New laboratories to study plant ageing

19 November 2009

Electricité de France (EdF) has inaugurated new laboratories at the Materials Ageing Institute (MAI), which will examine the link between materials science and power plant component performance and degradation.

 

Materials Ageing Institute (MAI)
The Materials Ageing Institute's facilities (Image: MAI)
The new MAI laboratories at EdF's its Les Renardières research and development facilities in Moret-sur-Loing, some 60 km southeast of Paris, were inaugurated by Yves Bamberger, senior vice president corporate EdF R&D, and Bernard Dupraz, executive vice president EdF Production. Some 150 utility managers, directors, project leaders, scientists, journalists and politicians attended the event.

 

MAI was founded in January 2008 by EdF, together with Japan's Tokyo Electric Power Co (Tepco) and the Electric Power Research Institute (EPRI) of the USA. It aims to bring together the needs and skills of industrial companies focussing on the ageing of materials used in existing and future nuclear, fossil-fired and hydroelectric generating plants.

 

In a statement, EdF said: "The MAI represents half the world’s nuclear power station operators and concentrates its current research on the development of knowledge and models to help its members improve the management of their power station operating life, a problem shared by all nuclear electricity generators worldwide."

 

Run by EdF, the research institute has 80 researchers, engineers and technicians, and an annual budget of €9 million ($13.5 million). EdF contributes at least 50% of MAI's operating budget.
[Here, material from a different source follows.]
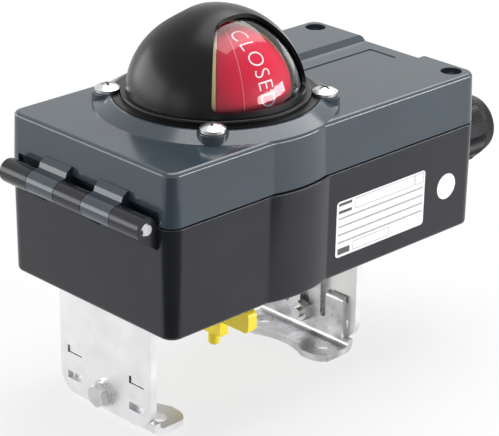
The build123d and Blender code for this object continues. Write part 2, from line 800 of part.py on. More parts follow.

The company also financed the entire initial investment in MAI, including the cost of constructing and equipping the new facilities. These costs were put at $22.3 million when MAI was launched early last year.

 

MAI will focus on three main areas of work: the microscopic observation of materials and experiments on specially developed specimens; modelling using mathematical models to confirm the understanding of fundamental process, such as stress corrosion, fatigue and creep, and to evaluate the longevity of components and materials; and, operational experimentation, using both digital simulation and operational data from samples of materials from power station operations and from the replacement of specific components.

 

Areas of interest for MAI within nuclear power plants include the reactor vessel, the primary and secondary circuits, plastics and polymeric material used for electric cables and coating of components, as well as the concrete structures of the plant.

 

The new MAI building will house a Titan Transmission Electron Microscope (TEM) microscope, currently the most powerful in the world. Other laboratories within MAI have very high performance computing resources, such as an IBM Blue Gene/L supercomputer with 8000 processors.

 

The institute also organizes short courses, seminars and workshops for utility engineers who seek basic or advanced knowledge in material ageing.